» WHAT TO DO: Quote the lines that run from the line containing "from mathutils import Matrix, Vector" down to the line containing "MILLIMETRE = 0.001". Include both of those lines, reproduce each exactly, and omit everything else.

****

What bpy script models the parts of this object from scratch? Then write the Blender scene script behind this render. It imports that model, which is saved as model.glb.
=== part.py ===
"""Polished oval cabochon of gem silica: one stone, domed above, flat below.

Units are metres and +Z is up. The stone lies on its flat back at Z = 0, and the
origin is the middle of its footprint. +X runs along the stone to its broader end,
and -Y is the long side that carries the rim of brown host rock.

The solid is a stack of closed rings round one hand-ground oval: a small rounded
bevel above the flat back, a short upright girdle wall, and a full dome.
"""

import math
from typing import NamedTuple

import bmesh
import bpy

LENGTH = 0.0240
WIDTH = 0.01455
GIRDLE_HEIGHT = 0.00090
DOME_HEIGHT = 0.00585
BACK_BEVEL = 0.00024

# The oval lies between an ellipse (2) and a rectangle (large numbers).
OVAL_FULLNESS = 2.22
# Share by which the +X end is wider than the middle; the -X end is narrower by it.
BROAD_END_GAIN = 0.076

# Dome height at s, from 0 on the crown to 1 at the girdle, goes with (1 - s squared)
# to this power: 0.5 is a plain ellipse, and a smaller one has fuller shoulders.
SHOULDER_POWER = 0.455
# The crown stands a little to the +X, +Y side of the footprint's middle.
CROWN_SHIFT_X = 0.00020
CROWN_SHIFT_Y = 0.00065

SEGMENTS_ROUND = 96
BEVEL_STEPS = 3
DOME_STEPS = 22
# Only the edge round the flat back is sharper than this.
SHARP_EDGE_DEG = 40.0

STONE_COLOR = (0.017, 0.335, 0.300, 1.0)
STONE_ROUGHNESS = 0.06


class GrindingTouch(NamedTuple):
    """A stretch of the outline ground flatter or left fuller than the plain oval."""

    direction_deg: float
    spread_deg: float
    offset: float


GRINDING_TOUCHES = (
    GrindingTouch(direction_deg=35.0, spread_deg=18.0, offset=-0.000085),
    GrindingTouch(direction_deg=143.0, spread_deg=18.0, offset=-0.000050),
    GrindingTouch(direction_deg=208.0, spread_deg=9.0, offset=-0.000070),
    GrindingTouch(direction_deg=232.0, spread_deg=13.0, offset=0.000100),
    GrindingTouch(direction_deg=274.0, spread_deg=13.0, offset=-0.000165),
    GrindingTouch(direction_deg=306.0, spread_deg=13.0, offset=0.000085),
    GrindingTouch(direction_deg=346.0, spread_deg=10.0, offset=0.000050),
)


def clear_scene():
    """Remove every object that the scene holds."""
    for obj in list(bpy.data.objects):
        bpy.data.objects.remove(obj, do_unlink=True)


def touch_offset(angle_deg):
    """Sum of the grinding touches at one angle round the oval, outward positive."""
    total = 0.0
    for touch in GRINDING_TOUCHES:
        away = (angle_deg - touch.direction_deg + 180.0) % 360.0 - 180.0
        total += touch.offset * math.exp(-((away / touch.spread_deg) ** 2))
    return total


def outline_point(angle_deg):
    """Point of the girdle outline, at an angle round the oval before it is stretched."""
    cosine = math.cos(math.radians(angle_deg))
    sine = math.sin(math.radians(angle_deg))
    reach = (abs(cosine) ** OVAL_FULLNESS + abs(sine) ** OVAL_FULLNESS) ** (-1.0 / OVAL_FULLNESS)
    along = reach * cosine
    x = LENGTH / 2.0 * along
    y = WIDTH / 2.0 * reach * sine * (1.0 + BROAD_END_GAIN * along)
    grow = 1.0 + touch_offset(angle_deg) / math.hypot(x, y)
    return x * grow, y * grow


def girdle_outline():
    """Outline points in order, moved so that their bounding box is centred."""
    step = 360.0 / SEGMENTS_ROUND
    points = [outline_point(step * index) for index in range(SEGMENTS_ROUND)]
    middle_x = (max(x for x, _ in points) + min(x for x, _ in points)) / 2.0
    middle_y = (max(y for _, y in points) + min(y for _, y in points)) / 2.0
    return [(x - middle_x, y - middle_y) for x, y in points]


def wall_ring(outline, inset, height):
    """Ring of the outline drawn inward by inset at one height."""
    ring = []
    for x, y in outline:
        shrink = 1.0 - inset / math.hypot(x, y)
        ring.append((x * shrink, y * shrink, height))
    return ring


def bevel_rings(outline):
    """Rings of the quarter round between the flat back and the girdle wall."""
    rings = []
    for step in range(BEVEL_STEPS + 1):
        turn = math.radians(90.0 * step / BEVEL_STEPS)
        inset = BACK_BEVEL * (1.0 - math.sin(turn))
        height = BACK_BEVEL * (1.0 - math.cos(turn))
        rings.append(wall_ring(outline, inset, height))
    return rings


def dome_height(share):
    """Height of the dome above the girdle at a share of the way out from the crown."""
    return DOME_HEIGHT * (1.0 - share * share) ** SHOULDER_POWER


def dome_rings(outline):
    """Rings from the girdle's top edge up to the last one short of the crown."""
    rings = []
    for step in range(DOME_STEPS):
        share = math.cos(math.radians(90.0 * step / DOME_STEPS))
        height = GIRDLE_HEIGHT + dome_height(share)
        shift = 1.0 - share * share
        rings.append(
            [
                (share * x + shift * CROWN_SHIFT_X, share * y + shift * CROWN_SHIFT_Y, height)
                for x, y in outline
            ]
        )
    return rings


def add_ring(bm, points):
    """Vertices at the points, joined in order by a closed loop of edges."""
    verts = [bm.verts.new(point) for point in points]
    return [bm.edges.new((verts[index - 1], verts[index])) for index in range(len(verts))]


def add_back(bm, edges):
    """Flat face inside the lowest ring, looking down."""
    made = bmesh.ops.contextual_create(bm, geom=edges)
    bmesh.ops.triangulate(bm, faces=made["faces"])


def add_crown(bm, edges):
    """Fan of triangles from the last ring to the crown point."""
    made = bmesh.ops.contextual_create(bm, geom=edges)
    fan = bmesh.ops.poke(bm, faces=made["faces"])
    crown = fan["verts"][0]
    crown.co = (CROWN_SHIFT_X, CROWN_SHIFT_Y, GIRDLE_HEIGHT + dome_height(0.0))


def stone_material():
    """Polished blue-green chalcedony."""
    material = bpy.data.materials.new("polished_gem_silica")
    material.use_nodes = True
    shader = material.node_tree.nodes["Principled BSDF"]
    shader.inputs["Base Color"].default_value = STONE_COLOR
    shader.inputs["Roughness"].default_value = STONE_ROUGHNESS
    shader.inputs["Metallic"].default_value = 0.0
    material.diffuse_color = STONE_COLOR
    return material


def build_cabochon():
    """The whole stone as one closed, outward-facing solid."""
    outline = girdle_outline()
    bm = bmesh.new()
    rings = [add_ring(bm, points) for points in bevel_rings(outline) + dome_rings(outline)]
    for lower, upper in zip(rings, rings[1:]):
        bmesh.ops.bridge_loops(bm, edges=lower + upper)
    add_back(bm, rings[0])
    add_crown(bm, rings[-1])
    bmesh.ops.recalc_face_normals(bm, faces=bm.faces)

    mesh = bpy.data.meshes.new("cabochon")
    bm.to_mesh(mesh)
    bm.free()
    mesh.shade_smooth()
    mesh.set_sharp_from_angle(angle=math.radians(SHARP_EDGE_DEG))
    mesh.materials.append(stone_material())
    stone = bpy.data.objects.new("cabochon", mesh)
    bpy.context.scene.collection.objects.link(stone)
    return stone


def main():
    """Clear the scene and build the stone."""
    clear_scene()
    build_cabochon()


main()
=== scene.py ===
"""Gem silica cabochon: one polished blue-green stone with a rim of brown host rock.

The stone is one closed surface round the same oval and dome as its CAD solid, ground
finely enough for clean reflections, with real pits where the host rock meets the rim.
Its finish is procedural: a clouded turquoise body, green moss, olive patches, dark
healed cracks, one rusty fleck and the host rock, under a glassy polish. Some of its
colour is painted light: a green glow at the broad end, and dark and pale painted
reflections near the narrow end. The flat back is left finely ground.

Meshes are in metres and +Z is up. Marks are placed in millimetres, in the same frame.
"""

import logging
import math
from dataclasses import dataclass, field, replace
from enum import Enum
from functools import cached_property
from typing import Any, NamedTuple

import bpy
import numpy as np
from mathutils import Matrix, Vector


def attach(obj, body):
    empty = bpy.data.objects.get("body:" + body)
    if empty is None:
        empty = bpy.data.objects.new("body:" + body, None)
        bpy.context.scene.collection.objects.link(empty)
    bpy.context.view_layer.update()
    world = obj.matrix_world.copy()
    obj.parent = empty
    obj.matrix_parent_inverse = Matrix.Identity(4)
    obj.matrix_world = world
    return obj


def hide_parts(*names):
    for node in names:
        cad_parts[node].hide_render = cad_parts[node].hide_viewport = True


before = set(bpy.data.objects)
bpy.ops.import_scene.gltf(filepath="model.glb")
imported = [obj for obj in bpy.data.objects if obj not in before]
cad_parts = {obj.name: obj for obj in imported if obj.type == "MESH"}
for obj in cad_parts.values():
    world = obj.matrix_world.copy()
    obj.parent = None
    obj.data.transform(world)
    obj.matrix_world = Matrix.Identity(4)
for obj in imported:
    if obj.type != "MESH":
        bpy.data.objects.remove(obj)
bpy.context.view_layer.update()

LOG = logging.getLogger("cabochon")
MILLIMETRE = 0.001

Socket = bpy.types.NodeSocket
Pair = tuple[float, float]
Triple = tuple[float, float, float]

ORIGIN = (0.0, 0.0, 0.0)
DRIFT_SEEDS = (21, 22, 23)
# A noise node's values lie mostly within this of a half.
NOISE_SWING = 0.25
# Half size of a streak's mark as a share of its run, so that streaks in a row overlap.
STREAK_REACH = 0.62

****

» SOLUTION FOR THIS PROBLEM:
from mathutils import Matrix, Vector


def attach(obj, body):
    empty = bpy.data.objects.get("body:" + body)
    if empty is None:
        empty = bpy.data.objects.new("body:" + body, None)
        bpy.context.scene.collection.objects.link(empty)
    bpy.context.view_layer.update()
    world = obj.matrix_world.copy()
    obj.parent = empty
    obj.matrix_parent_inverse = Matrix.Identity(4)
    obj.matrix_world = world
    return obj


def hide_parts(*names):
    for node in names:
        cad_parts[node].hide_render = cad_parts[node].hide_viewport = True


before = set(bpy.data.objects)
bpy.ops.import_scene.gltf(filepath="model.glb")
imported = [obj for obj in bpy.data.objects if obj not in before]
cad_parts = {obj.name: obj for obj in imported if obj.type == "MESH"}
for obj in cad_parts.values():
    world = obj.matrix_world.copy()
    obj.parent = None
    obj.data.transform(world)
    obj.matrix_world = Matrix.Identity(4)
for obj in imported:
    if obj.type != "MESH":
        bpy.data.objects.remove(obj)
bpy.context.view_layer.update()

LOG = logging.getLogger("cabochon")
MILLIMETRE = 0.001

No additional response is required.